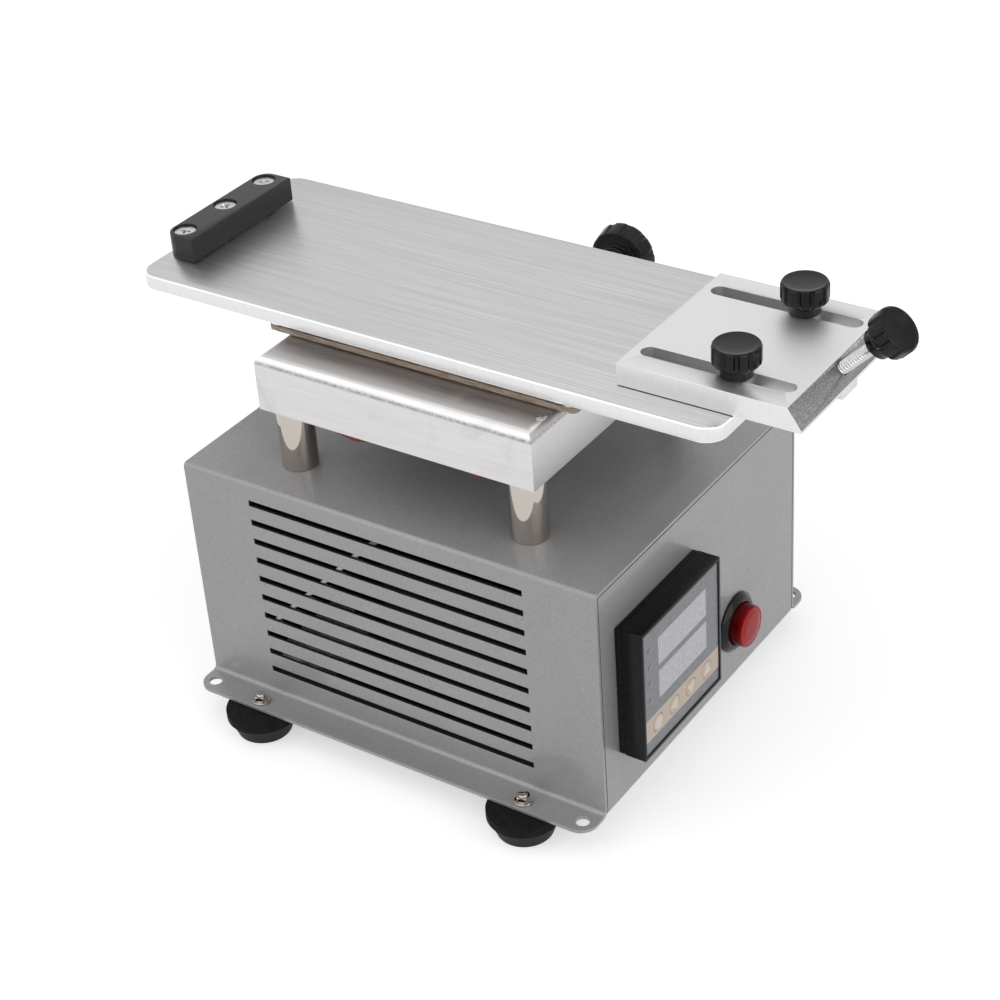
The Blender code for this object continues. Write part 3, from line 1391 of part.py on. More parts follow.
def make_stop(base, turntable):
    """A bar across the plate's end. Its two outer corners are round."""
    near = -STOP_OFFSET - STOP_WIDTH / 2
    top = CLAMP_BOTTOM + STOP_HEIGHT
    bm = bmesh.new()
    low = (STOP_LEFT, near, CLAMP_BOTTOM)
    block(bm, low, (STOP_LEFT + STOP_DEPTH, near + STOP_WIDTH, top))
    outer = long_edges(bm, 2, lambda middle: middle.x < STOP_LEFT + GAP)
    bevel(bm, outer, STOP_CORNER, 4)
    rim = [edge for edge in bm.edges if min(vert.co.z for vert in edge.verts) > top - GAP]
    bevel(bm, rim, PLATE_CHAMFER, 1)
    stop = piece("stop_block", bm, "black_anodised", turntable)
    cuts = bmesh.new()
    for index, place in enumerate(stop_screw_places()):
        frame = placed(place)
        countersunk(cuts, frame, STOP_HEAD_R, STOP_SCREW_R, stop_screw_length(), GAP)
        screw = bmesh.new()
        countersunk(screw, frame, STOP_HEAD_R, STOP_SCREW_R, stop_screw_length())
        piece(f"stop_screw_{index + 1}", screw, "zinc", turntable, place)
    boolean(stop, "DIFFERENCE", cuts, base)


# Clamp


def end_screw_frame(along=0.0):
    """The inclined screw's frame, its Z outward, this far along the screw."""
    tilt = Matrix.Rotation(math.pi / 2 - END_SCREW_TILT, 4, "Y")
    start = placed((CLAMP_BEVEL_X + END_SCREW_RUN, 0, CLAMP_TOP - END_SCREW_DROP), tilt)
    return start @ Matrix.Translation((0, 0, along))


def make_clamp(base, clamp):
    outline = [
        (CLAMP_LEFT, CLAMP_BOTTOM),
        (CLAMP_RIGHT, CLAMP_BOTTOM),
        (CLAMP_RIGHT, CLAMP_TOP - BEVEL_DROP),
        (CLAMP_BEVEL_X, CLAMP_TOP),
        (CLAMP_LEFT, CLAMP_TOP),
    ]
    bm = bmesh.new()
    extruded(bm, outline, -CLAMP_WIDTH / 2, CLAMP_WIDTH / 2, ALONG_Y)
    bevel(bm, list(bm.edges), CLAMP_CHAMFER, 1)
    origin = (CLAMP_LEFT, 0, CLAMP_BOTTOM)
    plate = piece("clamp_plate", bm, "blasted_aluminium", clamp, origin)
    boss = bmesh.new()
    half = BOSS_WIDTH / 2
    low = (BOSS_LEFT, -half, CLAMP_BOTTOM - GAP - BOSS_DROP)
    block(boss, low, (BOSS_LEFT + BOSS_LENGTH, half, CLAMP_BOTTOM + BOSS_ROOT))
    boolean(plate, "UNION", boss, base)
    cuts = bmesh.new()
    for side in (-1, 1):
        middle = (CLAMP_LEFT + SLOT_START + SLOT_LENGTH / 2, side * SLOT_Y)
        outline = rounded(SLOT_LENGTH, SLOT_WIDTH, SLOT_WIDTH / 2, 4, middle)
        extruded(cuts, outline, CLAMP_BOTTOM - GAP, CLAMP_TOP + GAP)
    round_bar(cuts, end_screw_frame(), STUD_R + GAP, -END_SCREW_GRIP - GAP, 2 * CLAMP_THICKNESS)
    boolean(plate, "DIFFERENCE", cuts, base)


def small_knob(bm, core, core_end, frame):
    rings = knob_rings(
        KNOB_HUB_R, KNOB_HUB_HEIGHT, KNOB_R, KNOB_R, KNOB_HEIGHT, core, core_end, KNOB_FLUTES
    )
    top = KNOB_HUB_HEIGHT + KNOB_HEIGHT
    rings[-2:] = [
        circle(KNOB_TOP_R, top, FLUTE_POINTS * KNOB_FLUTES),
        circle(KNOB_TOP_R - 2 * KNOB_DISH, top - KNOB_DISH, FLUTE_POINTS * KNOB_FLUTES),
    ]
    loft(bm, rings, frame=frame)


def make_lock_knobs(turntable):
    """Two knobs with moulded-in studs that run through the clamp's slots into the plate."""
    seat = CLAMP_TOP + GAP
    stud_end = PLATE_TOP - STUD_GRIP - seat
    for side, name in ((-1, "front"), (1, "back")):
        origin = (LOCK_X, side * SLOT_Y, seat)
        bm = bmesh.new()
        small_knob(bm, STUD_R, stud_end, placed(origin))
        piece(f"lock_knob_{name}", bm, "black_plastic", turntable, origin)


def make_end_knob(clamp):
    seat = end_screw_frame(END_SCREW_SHOWN)
    origin = seat.translation
    axis = empty("end_screw_axis", origin, clamp)
    bm = bmesh.new()
    small_knob(bm, STUD_R + GAP, KNOB_BORE_DEPTH, seat)
    piece("end_knob", bm, "black_plastic", axis, origin)
    bm = bmesh.new()
    high = END_SCREW_SHOWN + KNOB_BORE_DEPTH - GAP
    turned(bm, [(STUD_R, -END_SCREW_GRIP), (STUD_R, high)], end_screw_frame())
    piece("end_screw", bm, "zinc", axis, origin)


def centre_over_origin(base):
    """Moves the whole object so that its bounding box stands centred over the origin."""
    bpy.context.view_layer.update()
    graph = bpy.context.evaluated_depsgraph_get()
    points = []
    for obj in bpy.data.objects:
        if obj.type in ("MESH", "CURVE") and not obj.hide_render:
            solid = obj.evaluated_get(graph)
            points += [solid.matrix_world @ vertex.co for vertex in solid.to_mesh().vertices]
            solid.to_mesh_clear()
    for axis in range(2):
        reach = [point[axis] for point in points]
        base.location[axis] -= (min(reach) + max(reach)) / 2


def main():
    clear_scene()
    base = empty("separator", (0, 0, 0))
    turntable = empty("turntable", (0, 0, PLATE_BOTTOM), base)
    clamp = empty("clamp_slide", (CLAMP_LEFT, 0, CLAMP_BOTTOM), turntable)
    brake = empty("brake_axis", (BRAKE_X, BRAKE_KNOB_Y, BRAKE_Z), base)
    make_feet(base)
    make_foot_screws(base)
    make_case_cover(base)
    make_chassis(base)
    make_controller(base)
    make_keys(base)
    make_button(base)
    make_inlet(base)
    make_relay(base)
    make_terminals(base)
    make_leads(base)
    make_grommet(base)
    make_posts(base)
    make_heater_box(base)
    make_pivot(base, turntable)
    make_brake(base, brake)
    make_plate(base, turntable)
    make_layers(base, turntable)
    make_stop(base, turntable)
    make_clamp(base, clamp)
    make_lock_knobs(turntable)
    make_end_knob(clamp)
    centre_over_origin(base)


main()
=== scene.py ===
"""Heated turntable for separating phone screens, dressed with fine pieces and finishes."""

import json
import math

import bmesh
import bpy
from mathutils import Matrix, Vector


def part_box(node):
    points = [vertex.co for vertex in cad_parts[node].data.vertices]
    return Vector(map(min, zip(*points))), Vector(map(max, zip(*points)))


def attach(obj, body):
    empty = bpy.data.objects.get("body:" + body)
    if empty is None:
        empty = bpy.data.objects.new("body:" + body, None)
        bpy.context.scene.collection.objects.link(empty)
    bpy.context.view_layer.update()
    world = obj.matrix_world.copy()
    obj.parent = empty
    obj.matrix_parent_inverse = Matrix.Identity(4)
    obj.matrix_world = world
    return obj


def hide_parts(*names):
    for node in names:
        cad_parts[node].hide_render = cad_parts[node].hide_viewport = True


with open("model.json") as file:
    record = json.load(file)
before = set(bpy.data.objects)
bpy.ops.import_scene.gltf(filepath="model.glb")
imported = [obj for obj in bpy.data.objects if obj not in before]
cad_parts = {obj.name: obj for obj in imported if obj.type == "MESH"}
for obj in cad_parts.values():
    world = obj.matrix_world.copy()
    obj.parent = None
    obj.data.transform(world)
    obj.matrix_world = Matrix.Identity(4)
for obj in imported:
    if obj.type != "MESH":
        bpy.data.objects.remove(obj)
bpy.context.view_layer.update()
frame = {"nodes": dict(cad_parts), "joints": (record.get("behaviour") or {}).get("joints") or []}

bl_info = {
    "name": "Screen Separator",
    "version": (1, 0, 0),
    "blender": (4, 5, 0),
    "location": "View3D > Sidebar > Separator",
    "description": "Builds a heated screen separator's fine pieces, finishes and stage",
    "category": "Add Mesh",
}

MM = 0.001
COVER_GAP = 0.3 * MM


def node_box(node):
    low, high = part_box(node)
    return Vector(low), Vector(high)


def node_centre(node):
    low, high = node_box(node)
    return (low + high) / 2


def add_node(tree, kind, links=(), **settings):
    """A shader node with its settings. Each input takes a socket to link or a value."""
    made = tree.nodes.new(kind)
    for name, value in settings.items():
        setattr(made, name, value)
    for socket, source in dict(links).items():
        if isinstance(source, bpy.types.NodeSocket):
            tree.links.new(source, made.inputs[socket])
        else:
            made.inputs[socket].default_value = source
    return made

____

PROMPT: Starting at the line that contains "make_inlet(base)" and stopping at the line that contains "obj.matrix_world = Matrix.Identity(4)", transcribe the lines exactly; both boundary lines are to be included.

FULL RESPONSE:
    make_inlet(base)
    make_relay(base)
    make_terminals(base)
    make_leads(base)
    make_grommet(base)
    make_posts(base)
    make_heater_box(base)
    make_pivot(base, turntable)
    make_brake(base, brake)
    make_plate(base, turntable)
    make_layers(base, turntable)
    make_stop(base, turntable)
    make_clamp(base, clamp)
    make_lock_knobs(turntable)
    make_end_knob(clamp)
    centre_over_origin(base)


main()
=== scene.py ===
"""Heated turntable for separating phone screens, dressed with fine pieces and finishes."""

import json
import math

import bmesh
import bpy
from mathutils import Matrix, Vector


def part_box(node):
    points = [vertex.co for vertex in cad_parts[node].data.vertices]
    return Vector(map(min, zip(*points))), Vector(map(max, zip(*points)))


def attach(obj, body):
    empty = bpy.data.objects.get("body:" + body)
    if empty is None:
        empty = bpy.data.objects.new("body:" + body, None)
        bpy.context.scene.collection.objects.link(empty)
    bpy.context.view_layer.update()
    world = obj.matrix_world.copy()
    obj.parent = empty
    obj.matrix_parent_inverse = Matrix.Identity(4)
    obj.matrix_world = world
    return obj


def hide_parts(*names):
    for node in names:
        cad_parts[node].hide_render = cad_parts[node].hide_viewport = True


with open("model.json") as file:
    record = json.load(file)
before = set(bpy.data.objects)
bpy.ops.import_scene.gltf(filepath="model.glb")
imported = [obj for obj in bpy.data.objects if obj not in before]
cad_parts = {obj.name: obj for obj in imported if obj.type == "MESH"}
for obj in cad_parts.values():
    world = obj.matrix_world.copy()
    obj.parent = None
    obj.data.transform(world)
    obj.matrix_world = Matrix.Identity(4)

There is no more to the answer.